Mr. Nyarko said rice is the highest commodity on Ghana’s import bill emphasizing about 2.2 billion dollars is spent each year to import food and out of that amount 1.35 billion dollars go to rice.
Speaking on Starr FM today, the Deputy Agric Minister charged processing companies to endeavor to make their brands visible on the market as well as promote the health benefits of locally processed rice as against the imported ones.
“The first to start with is making the public know which ones are the Ghanaian local brands. And when you are advertising, you need to emphasize on the benefit that the consumer will derive from whatever product you are selling. Here is the case that there is enough evidence that our local rice contains little starch than the ones that are imported into this country. And you know what starch does in the body. And so if you have a bowl of local rice that the starch content is very low as compared to the one that we import into this country, it tells you that on the health aspect, there are a lot of health and nutritional value that one can get from it.”

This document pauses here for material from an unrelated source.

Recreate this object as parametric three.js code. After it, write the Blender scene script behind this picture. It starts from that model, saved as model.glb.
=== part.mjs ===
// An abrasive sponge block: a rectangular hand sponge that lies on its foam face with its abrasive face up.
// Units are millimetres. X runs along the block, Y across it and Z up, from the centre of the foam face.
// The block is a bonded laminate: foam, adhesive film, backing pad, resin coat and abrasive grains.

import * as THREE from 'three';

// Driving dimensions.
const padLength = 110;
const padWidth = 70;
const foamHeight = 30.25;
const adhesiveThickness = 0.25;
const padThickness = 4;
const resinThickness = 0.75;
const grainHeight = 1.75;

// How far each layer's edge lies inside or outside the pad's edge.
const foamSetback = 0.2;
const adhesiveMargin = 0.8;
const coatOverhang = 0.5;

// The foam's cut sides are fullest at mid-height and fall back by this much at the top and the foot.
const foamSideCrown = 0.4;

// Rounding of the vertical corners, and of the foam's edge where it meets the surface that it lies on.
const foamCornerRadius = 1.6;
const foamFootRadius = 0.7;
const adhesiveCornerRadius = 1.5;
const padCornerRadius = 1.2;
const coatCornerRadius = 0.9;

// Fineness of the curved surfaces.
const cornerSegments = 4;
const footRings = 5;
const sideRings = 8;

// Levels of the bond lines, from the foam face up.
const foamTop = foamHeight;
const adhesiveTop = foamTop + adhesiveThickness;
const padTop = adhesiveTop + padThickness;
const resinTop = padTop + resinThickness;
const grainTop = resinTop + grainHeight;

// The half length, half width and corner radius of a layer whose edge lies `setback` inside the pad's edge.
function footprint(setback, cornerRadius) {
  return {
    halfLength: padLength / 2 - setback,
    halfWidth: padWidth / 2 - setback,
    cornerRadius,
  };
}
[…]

“If you don’t give details then it means you are not helping the consumer. So the consumer goes to the market, he is faced with what he can see around. The marketing and the promotion aspect of Ghana rice is not the responsibility of the government to go and start running radio or TV adverts promoting this kind of rice for the producers. It is their own responsibility. The government can only come in and create awareness,” he added.
However, an agro Processor and a farmer, Yaw Adu Opoku, says the quality of locally produced rice has been significantly been improved adding the perception people have that the locally produced rice has stones in it is a thing of the past.